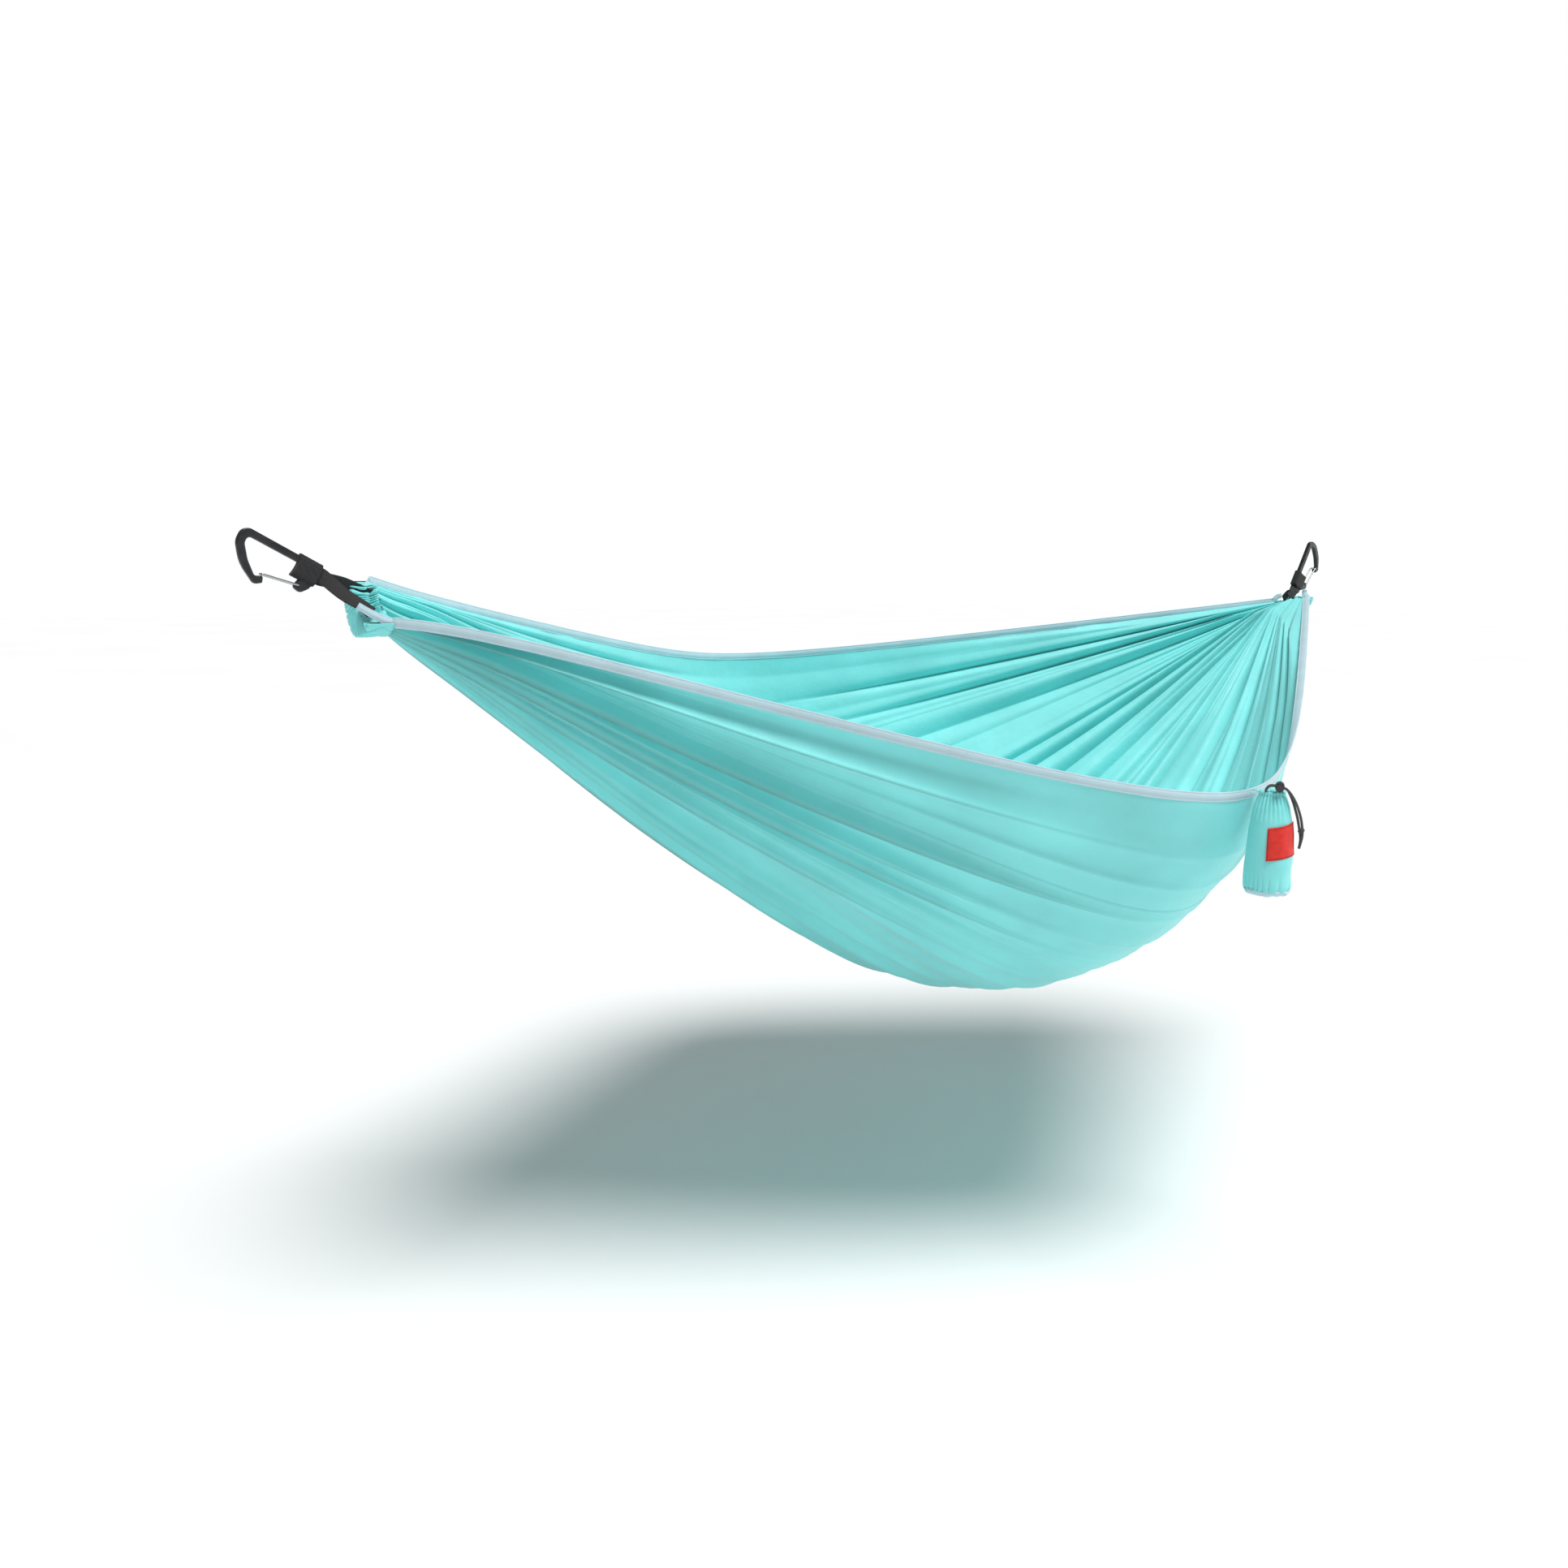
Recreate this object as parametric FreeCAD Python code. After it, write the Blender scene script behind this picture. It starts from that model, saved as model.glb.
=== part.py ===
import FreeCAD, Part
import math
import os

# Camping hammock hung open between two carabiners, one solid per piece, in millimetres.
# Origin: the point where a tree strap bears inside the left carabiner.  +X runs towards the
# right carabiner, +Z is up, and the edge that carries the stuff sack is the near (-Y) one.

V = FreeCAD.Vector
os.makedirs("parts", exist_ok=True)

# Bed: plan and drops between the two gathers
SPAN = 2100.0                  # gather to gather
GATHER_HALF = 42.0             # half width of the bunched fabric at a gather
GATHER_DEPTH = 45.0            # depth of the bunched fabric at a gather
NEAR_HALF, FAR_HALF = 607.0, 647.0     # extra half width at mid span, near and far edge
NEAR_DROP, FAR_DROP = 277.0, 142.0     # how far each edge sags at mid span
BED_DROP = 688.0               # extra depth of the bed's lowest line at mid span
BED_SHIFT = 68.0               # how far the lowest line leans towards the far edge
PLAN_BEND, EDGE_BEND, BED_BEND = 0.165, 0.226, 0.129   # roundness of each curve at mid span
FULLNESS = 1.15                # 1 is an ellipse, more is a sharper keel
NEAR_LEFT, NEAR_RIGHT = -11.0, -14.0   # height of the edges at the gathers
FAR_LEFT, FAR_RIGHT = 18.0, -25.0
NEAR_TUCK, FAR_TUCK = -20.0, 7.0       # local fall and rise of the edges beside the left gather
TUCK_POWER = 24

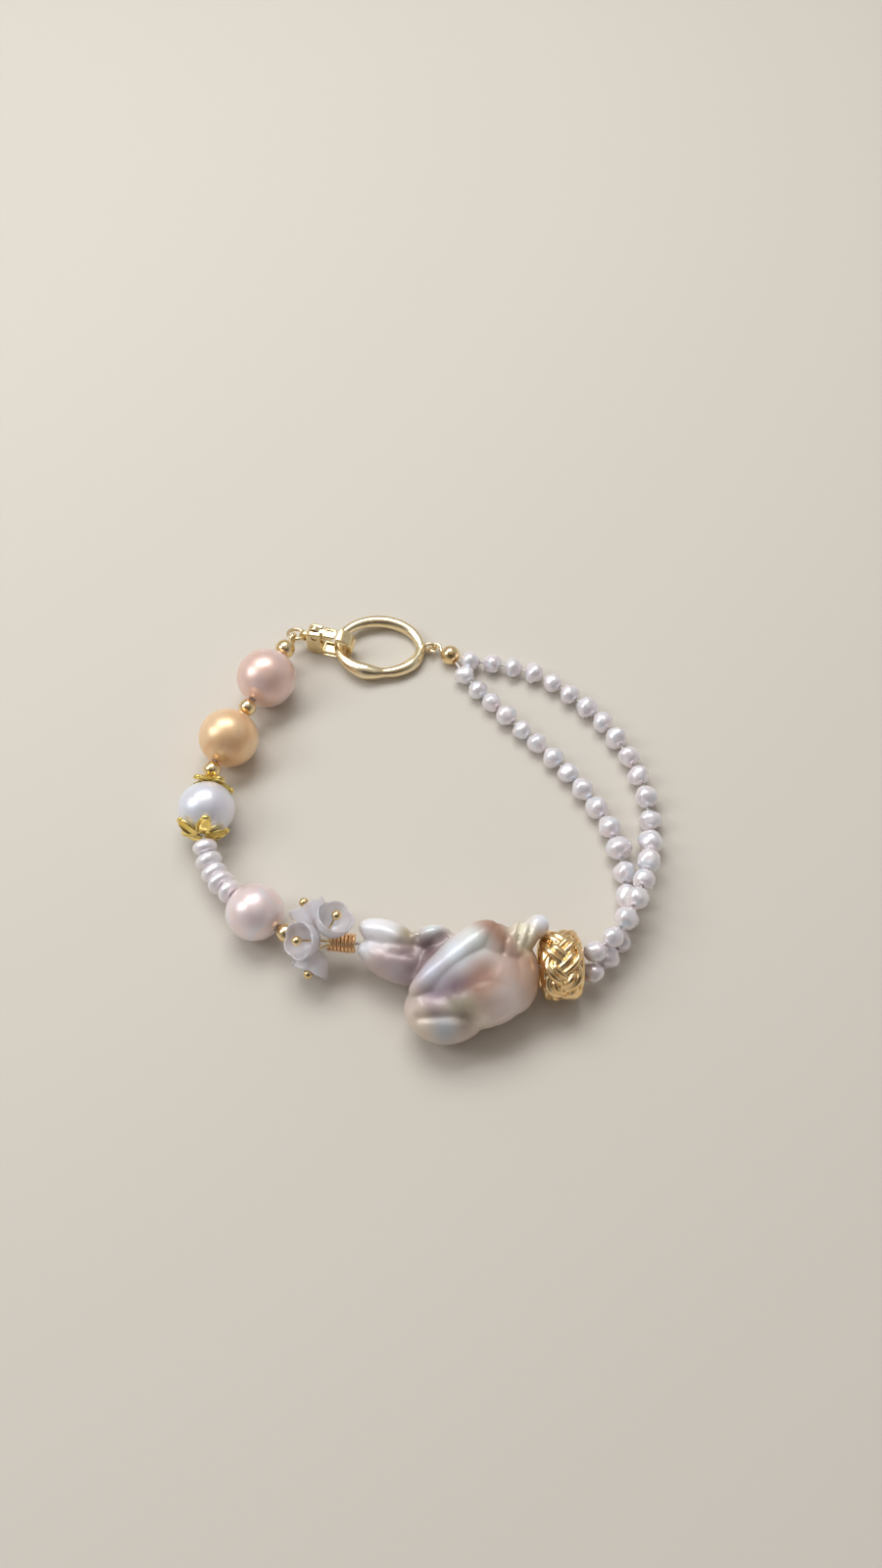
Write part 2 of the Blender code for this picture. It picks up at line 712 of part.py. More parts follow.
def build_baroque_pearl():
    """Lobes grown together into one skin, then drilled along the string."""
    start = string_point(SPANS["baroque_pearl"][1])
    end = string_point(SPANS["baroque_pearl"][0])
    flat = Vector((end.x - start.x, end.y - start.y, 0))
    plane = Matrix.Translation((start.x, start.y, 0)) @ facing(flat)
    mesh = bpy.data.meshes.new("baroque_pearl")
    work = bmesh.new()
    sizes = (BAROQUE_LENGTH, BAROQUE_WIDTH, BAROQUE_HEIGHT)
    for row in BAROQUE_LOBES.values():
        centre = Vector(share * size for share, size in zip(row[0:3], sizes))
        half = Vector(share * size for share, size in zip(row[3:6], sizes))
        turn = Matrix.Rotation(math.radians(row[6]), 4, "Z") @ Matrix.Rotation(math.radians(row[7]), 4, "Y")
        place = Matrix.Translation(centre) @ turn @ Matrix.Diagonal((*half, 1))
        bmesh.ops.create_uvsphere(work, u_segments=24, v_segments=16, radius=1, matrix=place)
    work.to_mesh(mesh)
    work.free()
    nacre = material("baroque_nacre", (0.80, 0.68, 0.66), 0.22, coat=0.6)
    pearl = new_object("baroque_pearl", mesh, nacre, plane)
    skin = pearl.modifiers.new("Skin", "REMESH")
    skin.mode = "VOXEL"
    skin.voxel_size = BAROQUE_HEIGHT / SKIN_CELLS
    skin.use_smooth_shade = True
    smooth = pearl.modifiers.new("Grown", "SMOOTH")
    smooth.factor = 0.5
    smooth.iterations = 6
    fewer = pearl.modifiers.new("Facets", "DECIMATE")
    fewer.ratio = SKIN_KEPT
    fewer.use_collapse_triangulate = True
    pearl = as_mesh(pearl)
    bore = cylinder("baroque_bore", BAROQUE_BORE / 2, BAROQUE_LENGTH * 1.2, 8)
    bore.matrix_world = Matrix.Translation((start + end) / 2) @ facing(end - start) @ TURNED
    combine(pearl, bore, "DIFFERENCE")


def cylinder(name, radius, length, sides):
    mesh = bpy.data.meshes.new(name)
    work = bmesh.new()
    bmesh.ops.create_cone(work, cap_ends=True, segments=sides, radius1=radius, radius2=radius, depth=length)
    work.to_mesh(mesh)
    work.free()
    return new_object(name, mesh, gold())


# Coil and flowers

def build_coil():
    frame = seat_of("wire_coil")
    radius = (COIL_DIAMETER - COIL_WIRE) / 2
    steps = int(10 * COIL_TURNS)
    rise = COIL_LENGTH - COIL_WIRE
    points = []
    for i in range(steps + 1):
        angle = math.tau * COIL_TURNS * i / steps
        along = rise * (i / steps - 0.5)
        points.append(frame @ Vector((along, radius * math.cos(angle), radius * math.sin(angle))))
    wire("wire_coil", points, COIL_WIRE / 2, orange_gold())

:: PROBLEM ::
Repeat all the entries word for word.

:: TASK RESPONSE ::
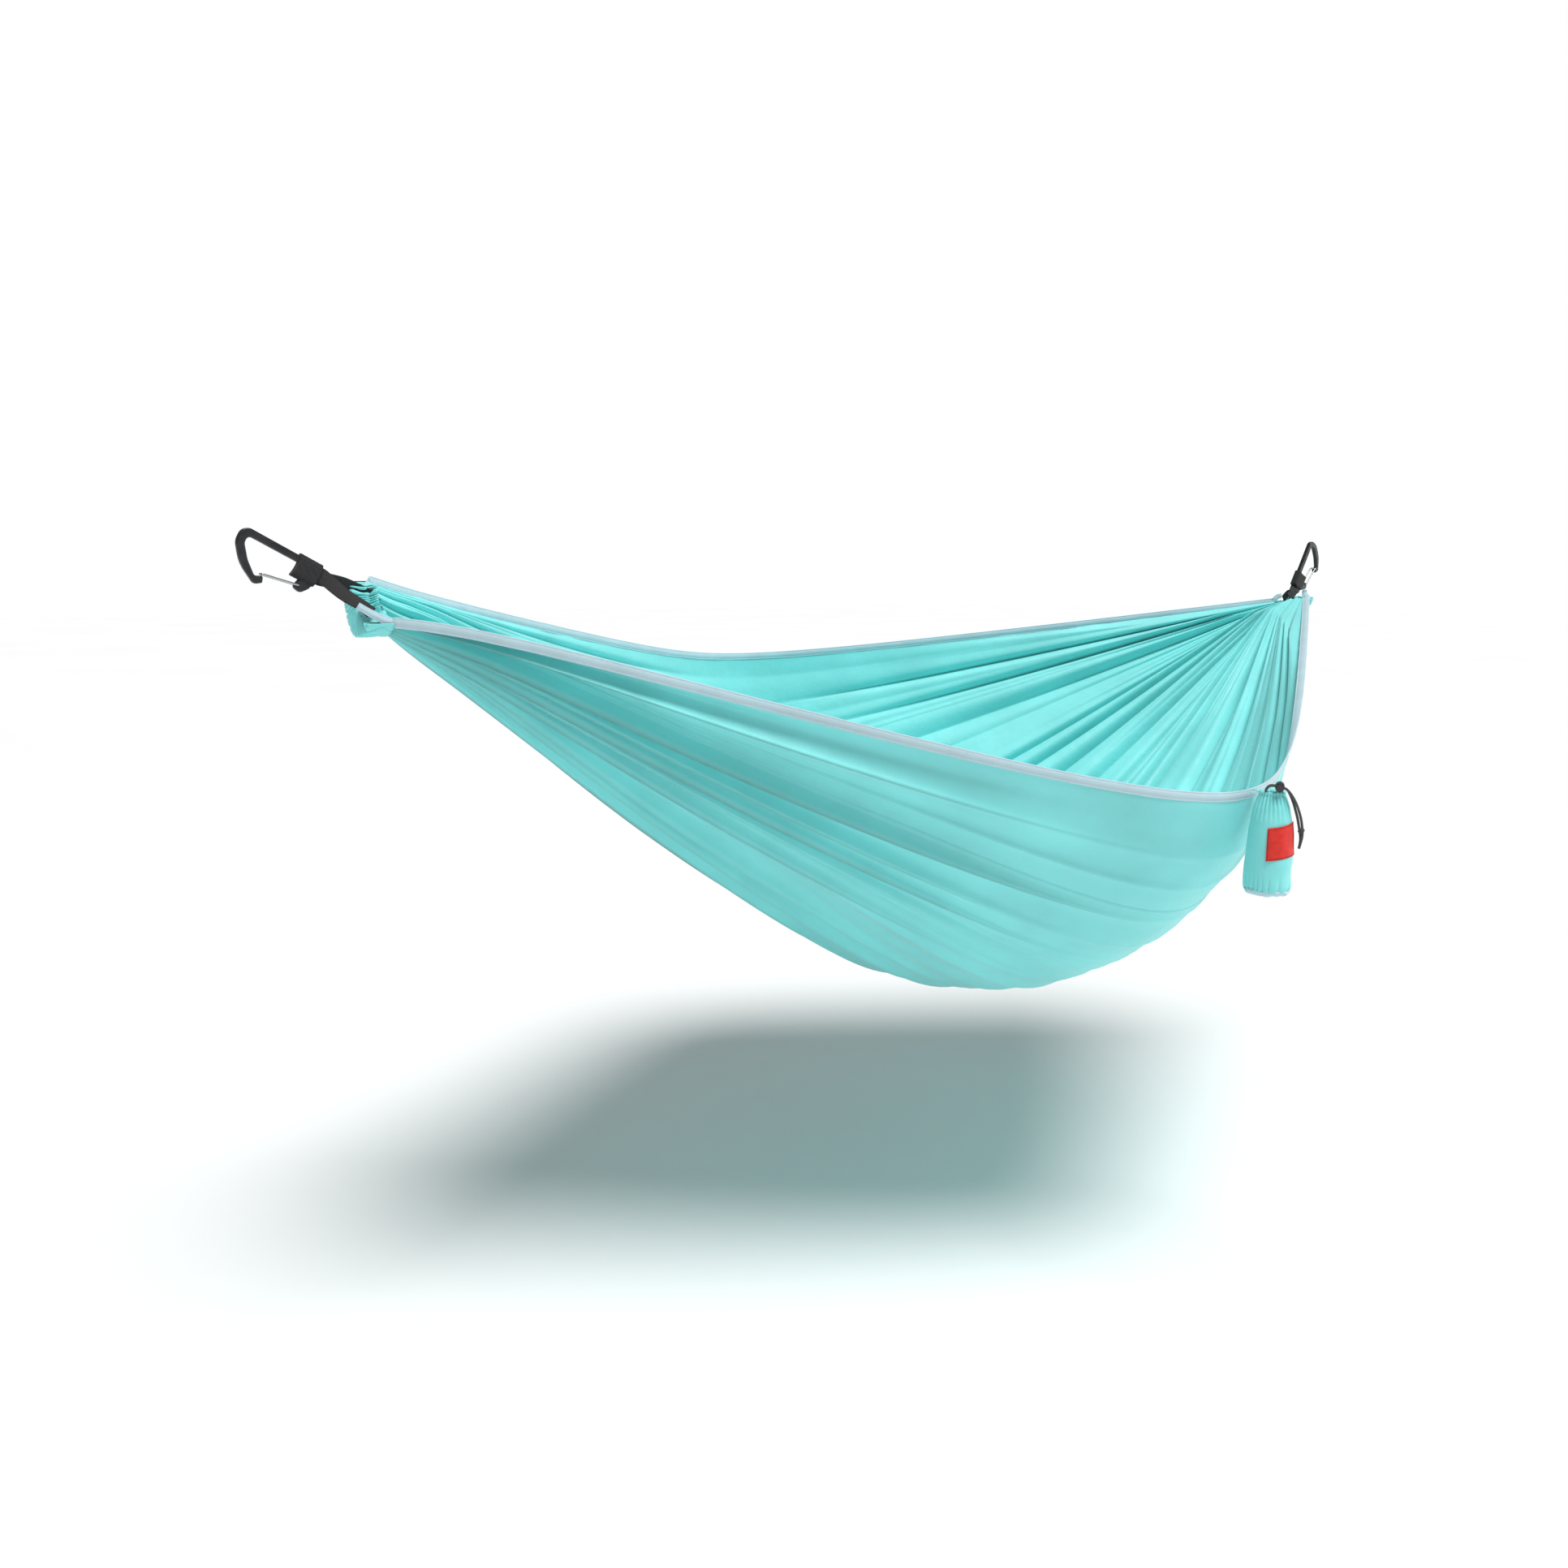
Recreate this object as parametric FreeCAD Python code. After it, write the Blender scene script behind this picture. It starts from that model, saved as model.glb.
=== part.py ===
import FreeCAD, Part
import math
import os

# Camping hammock hung open between two carabiners, one solid per piece, in millimetres.
# Origin: the point where a tree strap bears inside the left carabiner.  +X runs towards the
# right carabiner, +Z is up, and the edge that carries the stuff sack is the near (-Y) one.

V = FreeCAD.Vector
os.makedirs("parts", exist_ok=True)

# Bed: plan and drops between the two gathers
SPAN = 2100.0                  # gather to gather
GATHER_HALF = 42.0             # half width of the bunched fabric at a gather
GATHER_DEPTH = 45.0            # depth of the bunched fabric at a gather
NEAR_HALF, FAR_HALF = 607.0, 647.0     # extra half width at mid span, near and far edge
NEAR_DROP, FAR_DROP = 277.0, 142.0     # how far each edge sags at mid span
BED_DROP = 688.0               # extra depth of the bed's lowest line at mid span
BED_SHIFT = 68.0               # how far the lowest line leans towards the far edge
PLAN_BEND, EDGE_BEND, BED_BEND = 0.165, 0.226, 0.129   # roundness of each curve at mid span
FULLNESS = 1.15                # 1 is an ellipse, more is a sharper keel
NEAR_LEFT, NEAR_RIGHT = -11.0, -14.0   # height of the edges at the gathers
FAR_LEFT, FAR_RIGHT = 18.0, -25.0
NEAR_TUCK, FAR_TUCK = -20.0, 7.0       # local fall and rise of the edges beside the left gather
TUCK_POWER = 24

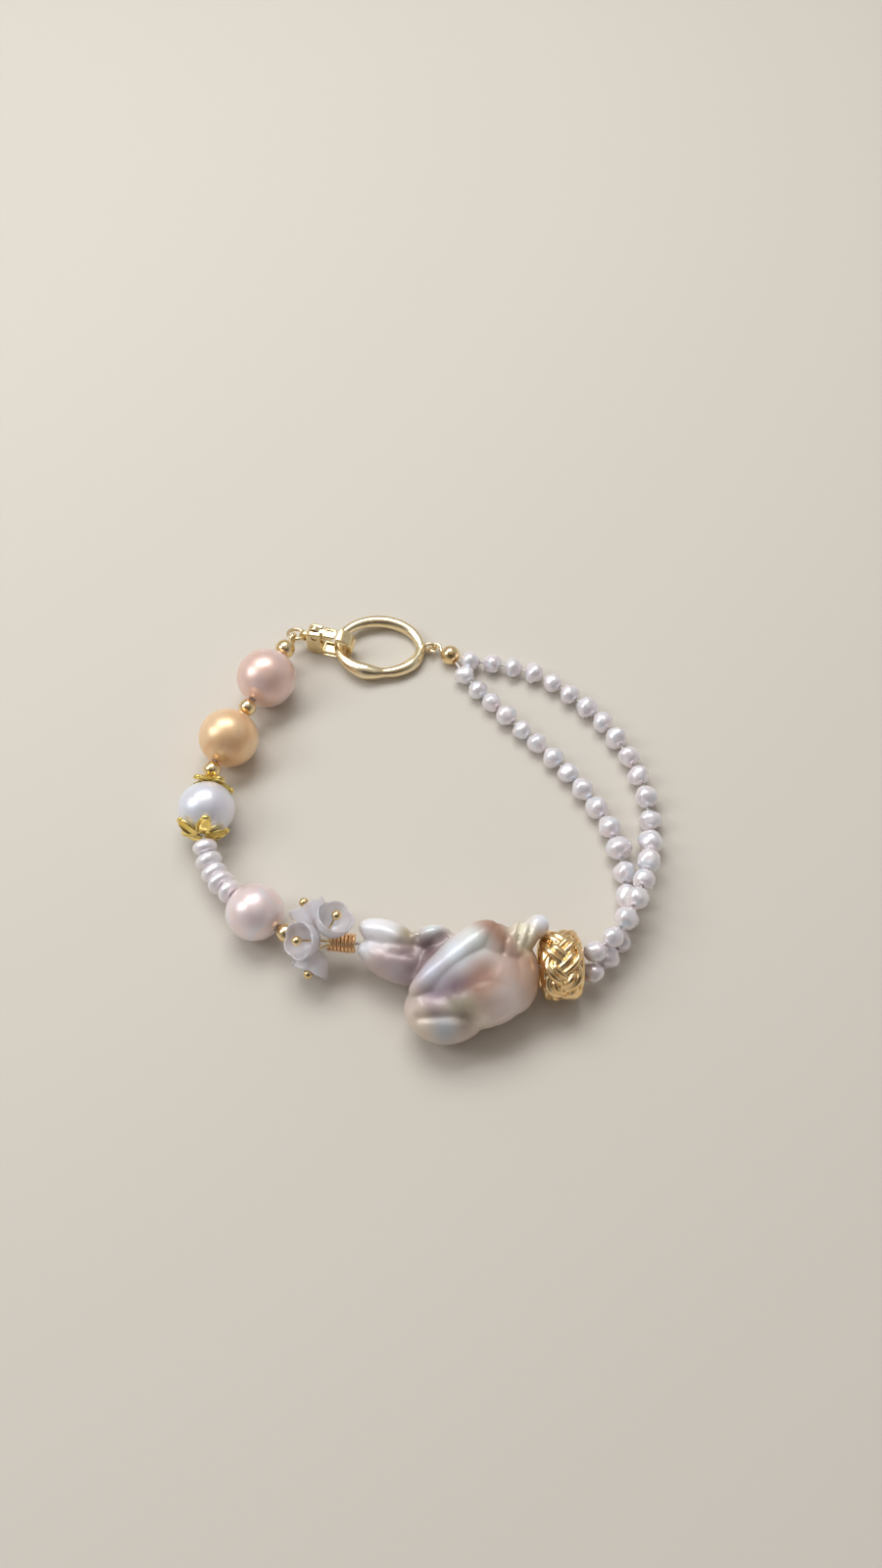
Write part 2 of the Blender code for this picture. It picks up at line 712 of part.py. More parts follow.
def build_baroque_pearl():
    """Lobes grown together into one skin, then drilled along the string."""
    start = string_point(SPANS["baroque_pearl"][1])
    end = string_point(SPANS["baroque_pearl"][0])
    flat = Vector((end.x - start.x, end.y - start.y, 0))
    plane = Matrix.Translation((start.x, start.y, 0)) @ facing(flat)
    mesh = bpy.data.meshes.new("baroque_pearl")
    work = bmesh.new()
    sizes = (BAROQUE_LENGTH, BAROQUE_WIDTH, BAROQUE_HEIGHT)
    for row in BAROQUE_LOBES.values():
        centre = Vector(share * size for share, size in zip(row[0:3], sizes))
        half = Vector(share * size for share, size in zip(row[3:6], sizes))
        turn = Matrix.Rotation(math.radians(row[6]), 4, "Z") @ Matrix.Rotation(math.radians(row[7]), 4, "Y")
        place = Matrix.Translation(centre) @ turn @ Matrix.Diagonal((*half, 1))
        bmesh.ops.create_uvsphere(work, u_segments=24, v_segments=16, radius=1, matrix=place)
    work.to_mesh(mesh)
    work.free()
    nacre = material("baroque_nacre", (0.80, 0.68, 0.66), 0.22, coat=0.6)
    pearl = new_object("baroque_pearl", mesh, nacre, plane)
    skin = pearl.modifiers.new("Skin", "REMESH")
    skin.mode = "VOXEL"
    skin.voxel_size = BAROQUE_HEIGHT / SKIN_CELLS
    skin.use_smooth_shade = True
    smooth = pearl.modifiers.new("Grown", "SMOOTH")
    smooth.factor = 0.5
    smooth.iterations = 6
    fewer = pearl.modifiers.new("Facets", "DECIMATE")
    fewer.ratio = SKIN_KEPT
    fewer.use_collapse_triangulate = True
    pearl = as_mesh(pearl)
    bore = cylinder("baroque_bore", BAROQUE_BORE / 2, BAROQUE_LENGTH * 1.2, 8)
    bore.matrix_world = Matrix.Translation((start + end) / 2) @ facing(end - start) @ TURNED
    combine(pearl, bore, "DIFFERENCE")


def cylinder(name, radius, length, sides):
    mesh = bpy.data.meshes.new(name)
    work = bmesh.new()
    bmesh.ops.create_cone(work, cap_ends=True, segments=sides, radius1=radius, radius2=radius, depth=length)
    work.to_mesh(mesh)
    work.free()
    return new_object(name, mesh, gold())


# Coil and flowers

def build_coil():
    frame = seat_of("wire_coil")
    radius = (COIL_DIAMETER - COIL_WIRE) / 2
    steps = int(10 * COIL_TURNS)
    rise = COIL_LENGTH - COIL_WIRE
    points = []
    for i in range(steps + 1):
        angle = math.tau * COIL_TURNS * i / steps
        along = rise * (i / steps - 0.5)
        points.append(frame @ Vector((along, radius * math.cos(angle), radius * math.sin(angle))))
    wire("wire_coil", points, COIL_WIRE / 2, orange_gold())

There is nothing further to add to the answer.